Recursion in Clojure
Just want to make a note so that I don’t forget. I am reading Clojure to build very complex, concurrent systems that deal with lot of data. Using OOPS for that is a pain, it collapses when we hit about 0.2 million lines of code. I had done recursion in Clojure and this is how it works:
;; recursion.clj
(defn print-array [array]
(let [first-element (first array)
rest-elements (rest array)]
(if first-element
(do
(println first-element)
(print-array rest-elements)))))
(print-array [1 2 3 4])
In the program above we are printing an array element by element. The function we wrote for that is called print-array
, note how at the end we are calling the same function from that function like this: (print-array rest-elements)

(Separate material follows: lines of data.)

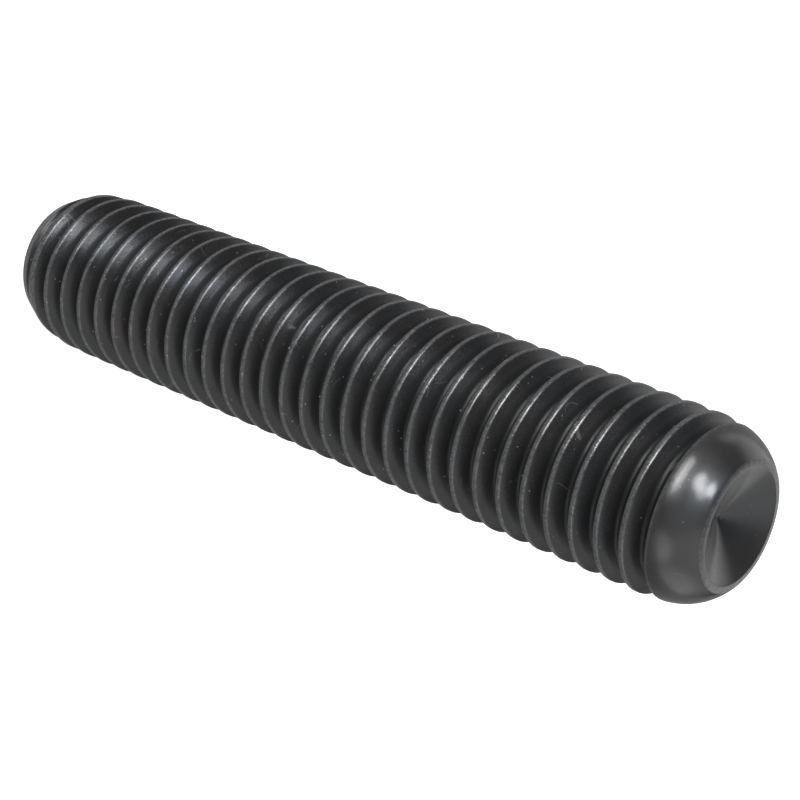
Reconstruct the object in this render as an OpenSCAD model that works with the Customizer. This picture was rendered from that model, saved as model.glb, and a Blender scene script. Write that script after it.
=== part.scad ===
// Grub set screw: one bar of alloy steel, threaded over its whole length, with a hexagon
// socket in the chamfered end that it stands on and a cup point at the top.
// Millimetres, +Z along the axis from the socket end to the cup point, origin at the
// centre of the socket end's face.

/* [Thread] */
// Diameter over the crests of the thread
major_d = 12.7; // [12:0.1:16]
// Distance along the axis from one crest to the next
pitch = 1.954; // [1.5:0.001:2.5]
// Angle between the two flanks of a thread, degrees
thread_angle = 60; // [50:1:70]
// Width of the flat on top of a full crest
crest_flat = 0.32; // [0.1:0.01:0.4]
// Width of the flat along the bottom of the groove
root_flat = 0.35; // [0.2:0.01:0.6]
// Way the thread winds
thread_hand = "left"; // [left, right]
// Place of the crest round the axis where it meets the socket end's plane, degrees
start_angle = 240; // [0:1:359]
// Straight steps in one turn of the thread
turn_steps = 40; // [16:4:40]

/* [Body] */
// Length over both ends
length = 63.5; // [30:0.5:75]
// How far from each end the rolled crests begin to stay low
low_crest_run = 5.5; // [2:0.1:10]
// Share of the thread's depth that is missing at the very end
low_crest_share = 0.6; // [0:0.05:0.95]
// Plain length at the socket end, where the groove has run out
plain_low = 1.8; // [0.5:0.1:4]
// Plain length behind the point, where the groove has run out
plain_high = 2.1; // [0.5:0.1:6]
// Length over which the groove gets shallow
runout = 1; // [0.5:0.1:4]

/* [Socket end] */
// Diameter of the flat ring that the screw stands on
face_d = 10.1; // [9.2:0.1:11.2]
// Angle between the end chamfer and the axis, degrees
chamfer_angle = 26; // [20:1:60]
// Hexagon socket across its flats
hex_flats = 6.35; // [4:0.05:7]
// Depth of the hexagon's flats
hex_depth = 7; // [3:0.1:12]
// Point angle of the drilled floor under the hexagon, degrees
floor_angle = 118; // [90:1:150]
// How far the countersunk mouth reaches past the hexagon's corners
mouth_margin = 0.15; // [0.05:0.05:0.3]

/* [Cup point] */
// Diameter of the rim's top line
cup_d = 8.1; // [6:0.1:9]
// Angle of the cup's cone, degrees
cup_angle = 130; // [90:1:140]
// Radius that rounds the rim
rim_r = 0.25; // [0.1:0.05:0.5]
// Radius of the nose's convex outline
nose_r = 3.4; // [2.6:0.1:4]
// Angle between the nose and the axis where it meets the rim, degrees
nose_front_angle = 65; // [60:1:74]
// Angle between the nose and the axis where it meets the thread, degrees
nose_back_angle = 16; // [12:1:25]

/* [Hidden] */

// Thread profile, with z measured from the middle of the crest
half_angle = thread_angle / 2;
flank_run = (pitch - crest_flat - root_flat) / 2;
thread_depth = flank_run / tan(half_angle);
root_r = major_d / 2 - thread_depth;
hand = thread_hand == "left" ? -1 : 1;

// The swept thread runs past both ends, so that the blank's own faces trim it
spare_turns = 2;
turns = ceil(length / pitch) + 2 * spare_turns;
last_step = turns * turn_steps;
row = 4;

// Blank that the thread is rolled on
blank_margin = 0.2;
blank_r = major_d / 2 + blank_margin;
chamfer_rise = (blank_r - face_d / 2) / tan(chamfer_angle);
cup_half = cup_angle / 2;
rim_steps = 2;
nose_steps = 4;
rim_centre = [cup_d / 2, length - rim_r];
rim_inner = rim_centre + rim_r * [-cos(cup_half), sin(cup_half)];
nose_centre = rim_centre - (nose_r - rim_r) * [cos(nose_front_angle), sin(nose_front_angle)];
nose_back = nose_centre + nose_r * [cos(nose_back_angle), sin(nose_back_angle)];
nose_start = nose_back.y - (blank_r - nose_back.x) / tan(nose_back_angle);
cup_floor = rim_inner.y - rim_inner.x / tan(cup_half);

// Socket
hex_corner_r = hex_flats / 2 / cos(30);
mouth_r = hex_corner_r + mouth_margin;
cut_margin = 1;

// How far the crest at height z lies under the full thread, near either end
function crest_drop(z) =
    let (from_end = min(z, length - z))
    low_crest_share * thread_depth * pow(min(1, max(0, 1 - from_end / low_crest_run)), 2);

// Radius of the crest at height z
function crest_r(z) = major_d / 2 - crest_drop(z);

// Radius of the groove's bottom at height z: it rises to the crest where the groove runs out
function groove_r(z) =
    let (
        low = (plain_low + runout - z) / runout,
        high = (z - length + plain_high + runout) / runout,
        share = min(1, max(0, low, high))
    )
    root_r + share * share * (3 - 2 * share) * (crest_r(z) - root_r);

// One of the four profile points: lower root, lower crest, upper crest, upper root.
// A lower crest is wider, because the two flanks keep their places.
function profile(corner, z) =
    let (
        half_flat = crest_flat / 2 + crest_drop(z) * tan(half_angle),
        to_root = crest_flat / 2 + flank_run
    )
    corner == 0 ? [groove_r(z - to_root), -to_root]
    : corner == 1 ? [crest_r(z), -half_flat]
    : corner == 2 ? [crest_r(z), half_flat]
    : [groove_r(z + to_root), to_root];

// Point of the thread: the profile carried along the helix
function thread_point(step, corner) =
    let (
        z = pitch * (step / turn_steps - spare_turns),
        turned = start_angle + hand * 360 * step / turn_steps,
        p = profile(corner, z)
    )
    [p.x * cos(turned), p.x * sin(turned), z + p.y];

// A face's corners in the order that keeps its outside outward for either hand
function handed(face) = hand < 0 ? face : [for (i = [len(face) - 1 : -1 : 0]) face[i]];

// Two triangles between two neighbouring lines of points
function strip(a, b) = [handed([a, a + row, b + row]), handed([a, b + row, b])];

// The rolled thread as one closed skin: flanks, crest and root strips, a shallow fan at
// each end of the helix and the step where the helix starts and stops
module rolled_thread() {
    low_hub = row * (last_step + 1);
    high_hub = low_hub + 1;
    low_end = row * turn_steps;
    high_start = row * (last_step - turn_steps);
    high_end = row * last_step;
    points = concat(
        [for (step = [0 : last_step], corner = [0 : 3]) thread_point(step, corner)],
        [
            [0, 0, -spare_turns * pitch],
            [0, 0, (turns - spare_turns) * pitch]
        ]
    );
    faces = concat(
        [
            for (step = [0 : last_step - 1], corner = [0 : 2])
                each strip(row * step + corner, row * step + corner + 1)
        ],
        [
            for (step = [0 : last_step - turn_steps - 1])
                each strip(row * step + 3, row * (step + turn_steps))
        ],
        [
            for (step = [0 : turn_steps - 1])
                handed([low_hub, row * (step + 1), row * step])
        ],
        [
            for (step = [last_step - turn_steps : last_step - 1])
                handed([high_hub, row * step + 3, row * (step + 1) + 3])
        ],
        [
            handed([low_hub, 0, 1, 2, 3, low_end]),
            handed([high_hub, high_end + 3, high_end + 2, high_end + 1, high_end, high_start + 3])
        ]
    );
    polyhedron(points = points, faces = faces);
}

// Outline of the turned blank: standing face, chamfer, convex nose, rounded rim and cup
module blank_outline() {
    nose = [
        for (i = [0 : nose_steps - 1])
            let (a = nose_back_angle + (nose_front_angle - nose_back_angle) * i / nose_steps)
            nose_centre + nose_r * [cos(a), sin(a)]
    ];
    rim = [
        for (i = [-rim_steps : rim_steps])
            let (a = 90 + i / rim_steps * (90 - (i < 0 ? nose_front_angle : cup_half)))
            rim_centre + rim_r * [cos(a), sin(a)]
    ];
    polygon(concat(
        [
            [0, 0],
            [face_d / 2, 0],
            [blank_r, chamfer_rise],
            [blank_r, nose_start]
        ],
        nose,
        rim,
        [[0, cup_floor]]
    ));
}

module blank() {
    rotate_extrude($fn = 96) blank_outline();
}

// Hexagon socket with a countersunk mouth and the cone that the drill left
module hex_socket() {
    rotate([0, 0, 30])
        translate([0, 0, -cut_margin])
            cylinder(h = hex_depth + cut_margin, r = hex_corner_r, $fn = 6);
    translate([0, 0, -cut_margin])
        cylinder(h = mouth_r + cut_margin, r1 = mouth_r + cut_margin, r2 = 0, $fn = 96);
    translate([0, 0, hex_depth])
        cylinder(h = hex_flats / 2 / tan(floor_angle / 2), r1 = hex_flats / 2, r2 = 0, $fn = 96);
}

module set_screw() {
    color("#303134")
        difference() {
            intersection() {
                rolled_thread();
                blank();
            }
            hex_socket();
        }
}

set_screw();
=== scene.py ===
# Grub set screw, standing on its socket end with the cup point up. The script takes the packed
# model as its frame, dresses the one solid with a finely cut thread and a blackened finish, and
# sets the camera, lights and floor as in the photograph. Lengths are metres in the scene.
import math

import bpy
import numpy as np
from mathutils import Matrix, Vector


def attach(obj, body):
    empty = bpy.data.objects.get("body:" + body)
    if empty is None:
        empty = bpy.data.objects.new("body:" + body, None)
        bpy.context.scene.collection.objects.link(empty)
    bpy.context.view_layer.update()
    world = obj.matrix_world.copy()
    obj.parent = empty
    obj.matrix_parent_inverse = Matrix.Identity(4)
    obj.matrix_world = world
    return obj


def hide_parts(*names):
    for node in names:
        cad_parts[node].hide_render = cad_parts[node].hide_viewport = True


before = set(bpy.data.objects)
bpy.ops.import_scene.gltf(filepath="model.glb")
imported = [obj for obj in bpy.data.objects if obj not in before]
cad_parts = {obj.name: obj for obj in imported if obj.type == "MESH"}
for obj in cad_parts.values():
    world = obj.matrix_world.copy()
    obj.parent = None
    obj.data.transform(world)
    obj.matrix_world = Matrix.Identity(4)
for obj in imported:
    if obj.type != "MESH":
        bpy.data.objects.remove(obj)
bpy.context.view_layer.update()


# Camera: a long lens close above the cup point and turned on its side, so that the standing
# screw runs across the picture from the upper left, where its socket end is, to the lower right.
camera = bpy.data.objects.new("camera", bpy.data.cameras.new("camera"))
camera.data.sensor_width = 36.0
camera.data.lens = 93.217
camera.data.clip_start = 0.01
camera.matrix_world = Matrix((
    (0.61839, 0.0, -0.78587, -0.114627),
    (0.23508, 0.95421, 0.18498, 0.026407),
    (0.74988, -0.29914, 0.59008, 0.121378),
    (0.0, 0.0, 0.0, 1.0),
))
bpy.context.collection.objects.link(camera)
bpy.context.scene.camera = camera
bpy.context.scene.view_settings.view_transform = "Standard"


# Light table: a matt white board lit from below until it burns out to plain white, with no more
# than a faint shadow where the screw stands. Its gloss is taken off: the metal doesn't mirror it.
def linear(hex_colour):
    """An sRGB colour written as #rrggbb, as linear light: the usual curve with its short straight foot."""
    share = np.array([int(hex_colour[i:i + 2], 16) for i in (1, 3, 5)]) / 255
    light = np.where(share <= 0.04045, share / 12.92, ((share + 0.055) / 1.055) ** 2.4)
    return (*light.tolist(), 1.0)


def add_node(tree, kind, inputs=None, **settings):
    """One node: the settings go on the node, the inputs on its sockets as a value or another's output."""
    made = tree.nodes.new(kind)
    for name, value in settings.items():
        setattr(made, name, value)
    for socket, value in (inputs or {}).items():
        if isinstance(value, bpy.types.NodeSocket):
            tree.links.new(value, made.inputs[socket])
        else:
            made.inputs[socket].default_value = value
    return made


def new_material(name):
    """An empty node material and its node tree; the caller adds the output node."""
    material = bpy.data.materials.new(name)
    material.use_nodes = True
    material.node_tree.nodes.clear()
    return material, material.node_tree


BOARD_HALF = 1.5
BOARD_GLOW = 0.8
# Matt white acrylic with light behind it: rough, without gloss, and white from any side
acrylic, tree = new_material("glowing_white_acrylic")
shader = add_node(tree, "ShaderNodeBsdfPrincipled", {
    "Base Color": linear("#e4e4e4"), "Roughness": 1.0, "Specular IOR Level": 0.0,
    "Emission Color": linear("#ffffff"), "Emission Strength": BOARD_GLOW,
})
add_node(tree, "ShaderNodeOutputMaterial", {"Surface": shader.outputs["BSDF"]})

mesh = bpy.data.meshes.new("light_table")
corners = np.array([(-1, -1, 0), (1, -1, 0), (1, 1, 0), (-1, 1, 0)]) * BOARD_HALF
mesh.from_pydata(corners.tolist(), [], [(0, 1, 2, 3)])
mesh.materials.append(acrylic)
light_table = bpy.data.objects.new("light_table", mesh)
light_table.visible_glossy = False
bpy.context.collection.objects.link(light_table)


# Studio: two small softboxes side by side, high on the far left, with a bright panel under them, give
# the row of highlights along the thread and the inner spot on the nose. A low row of bright panels gives
# the nose its outer spot. Faint white panels stand round the table, and the rest is dark.
def towards(azimuth, elevation):
    """The direction at two angles in degrees: round the screw from +X to +Y, and up from the floor."""
    flat, up = math.radians(azimuth), math.radians(elevation)
    return Vector((math.cos(up) * math.cos(flat), math.cos(up) * math.sin(flat), math.sin(up)))


SOFTBOX_AWAY = 0.4
SOFTBOX_RADIUS = 0.049
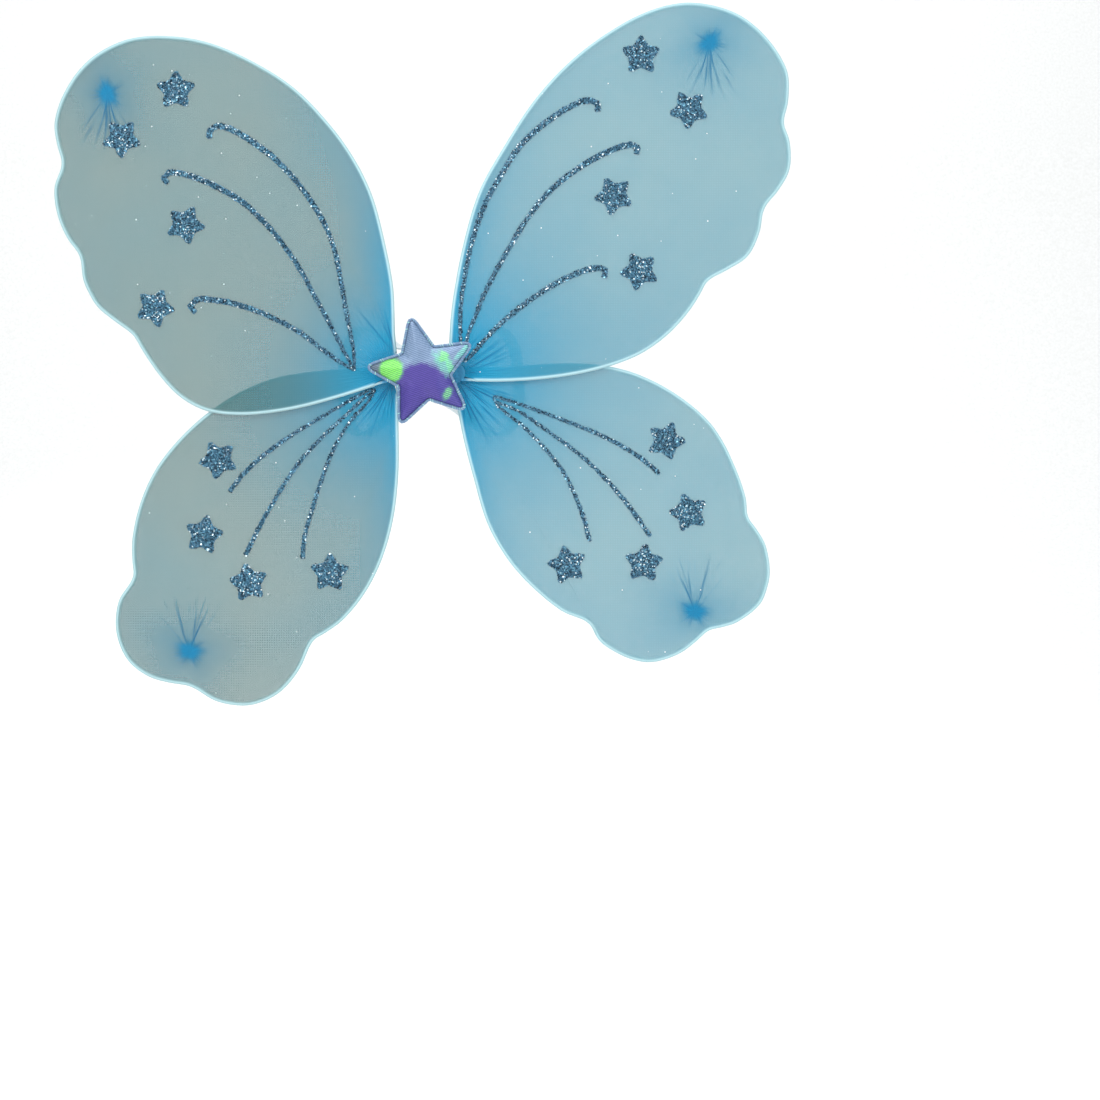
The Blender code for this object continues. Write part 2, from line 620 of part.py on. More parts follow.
UPPER_SCALE = UPPER_WING_REACH / drawn_reach(UPPER_LEFT_LOBES, UPPER_RIGHT_LOBES)
LOWER_SCALE = LOWER_WING_REACH / drawn_reach(LOWER_LEFT_LOBES, LOWER_RIGHT_LOBES)

left_root = make_root("left", -1)
right_root = make_root("right", 1)
make_wing(
    "upper_left", -1, True, UPPER_LEFT_LOBES, UPPER_LEFT_STARS, UPPER_LEFT_VEINS,
    UPPER_LEFT_KNOT, left_root, UPPER_SCALE,
)
make_wing(
    "upper_right", 1, True, UPPER_RIGHT_LOBES, UPPER_RIGHT_STARS, UPPER_RIGHT_VEINS,
    UPPER_RIGHT_KNOT, right_root, UPPER_SCALE,
)
make_wing(
    "lower_left", -1, False, LOWER_LEFT_LOBES, LOWER_LEFT_STARS, LOWER_LEFT_VEINS,
    LOWER_LEFT_KNOT, left_root, LOWER_SCALE,
)
make_wing(
    "lower_right", 1, False, LOWER_RIGHT_LOBES, LOWER_RIGHT_STARS, LOWER_RIGHT_VEINS,
    LOWER_RIGHT_KNOT, right_root, LOWER_SCALE,
)
make_pad_and_binding()
make_star()
make_strap("left", -1)
make_strap("right", 1)
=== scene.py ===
"""A child's fairy wings: stretched nylon on coated wire, glitter, a stuffed film star, tape and elastic.

Metres, +Z up. The wearer faces +Y, so the star faces -Y and the wearer's left is -X. Sizes and places come
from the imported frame. Each wing is worked out in its own plane: first how far outward from its hinge, then
how far up. A depth is measured along Y from the wing's plane, and a negative one lies on the star's side.
"""

from __future__ import annotations

import json
import logging
import math
from dataclasses import dataclass, field
from enum import Enum
from functools import cache
from typing import Any, Sequence

import bpy
import numpy as np
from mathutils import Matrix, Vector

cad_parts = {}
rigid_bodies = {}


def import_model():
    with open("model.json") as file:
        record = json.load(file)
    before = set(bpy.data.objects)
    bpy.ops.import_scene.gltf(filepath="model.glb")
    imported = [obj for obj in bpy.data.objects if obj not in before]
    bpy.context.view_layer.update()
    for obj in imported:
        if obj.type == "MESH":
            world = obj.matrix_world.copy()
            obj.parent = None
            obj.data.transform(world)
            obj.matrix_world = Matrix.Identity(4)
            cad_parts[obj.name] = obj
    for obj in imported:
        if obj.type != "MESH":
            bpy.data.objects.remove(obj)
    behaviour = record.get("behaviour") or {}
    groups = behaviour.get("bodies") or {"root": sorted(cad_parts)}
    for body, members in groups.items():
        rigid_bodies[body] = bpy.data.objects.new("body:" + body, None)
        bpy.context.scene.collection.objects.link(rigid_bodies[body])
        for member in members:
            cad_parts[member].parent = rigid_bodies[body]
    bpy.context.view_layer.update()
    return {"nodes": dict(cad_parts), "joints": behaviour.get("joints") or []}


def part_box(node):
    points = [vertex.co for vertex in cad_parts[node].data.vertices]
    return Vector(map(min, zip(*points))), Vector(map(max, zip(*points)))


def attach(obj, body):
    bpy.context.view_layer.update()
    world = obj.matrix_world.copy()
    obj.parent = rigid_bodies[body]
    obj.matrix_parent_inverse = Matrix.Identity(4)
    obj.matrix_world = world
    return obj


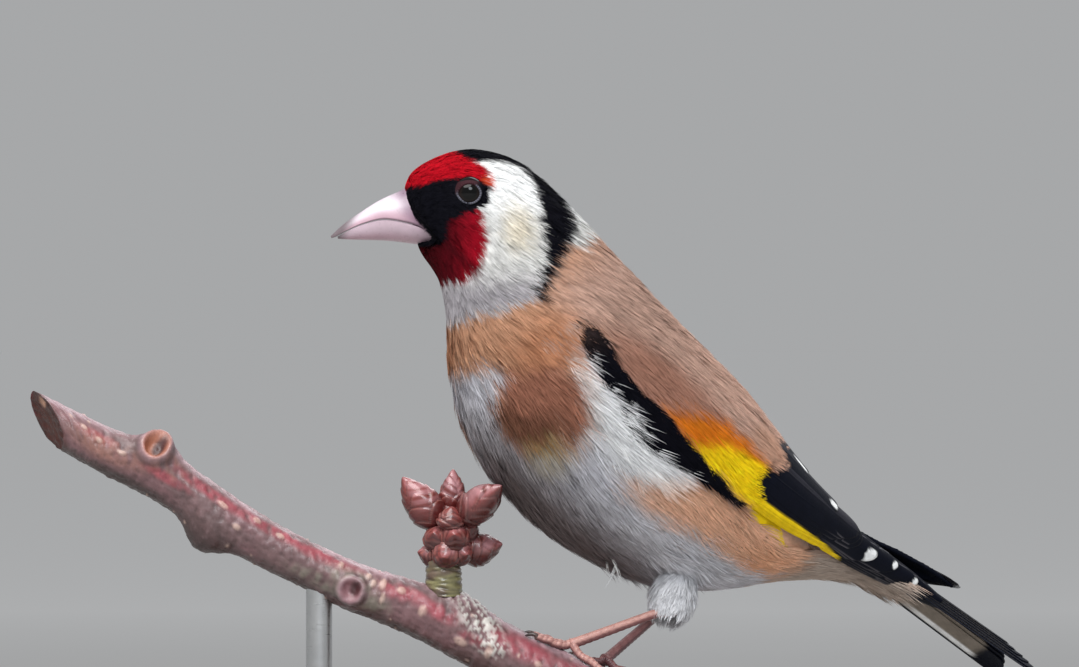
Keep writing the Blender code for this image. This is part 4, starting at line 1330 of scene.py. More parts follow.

. Well, this is all good, but the book Getting Clojure says this will slow up the computer if you have lot of elements, instead it tells us to use recur
as shown below:
;; recursion-2.clj
(defn print-array [array]
(let [first-element (first array)
rest-elements (rest array)]
(if first-element
(do
(println first-element)
(recur rest-elements)))))
(print-array [1 2 3 4])
This recur
should be the last line of a function and so it is in the case above. As an OOP guy I find that bit disturbing that recur
should be in the last line, but I found OOP disturbing while learning it being a C programmer. Some how this will prevent the computer from slowing down!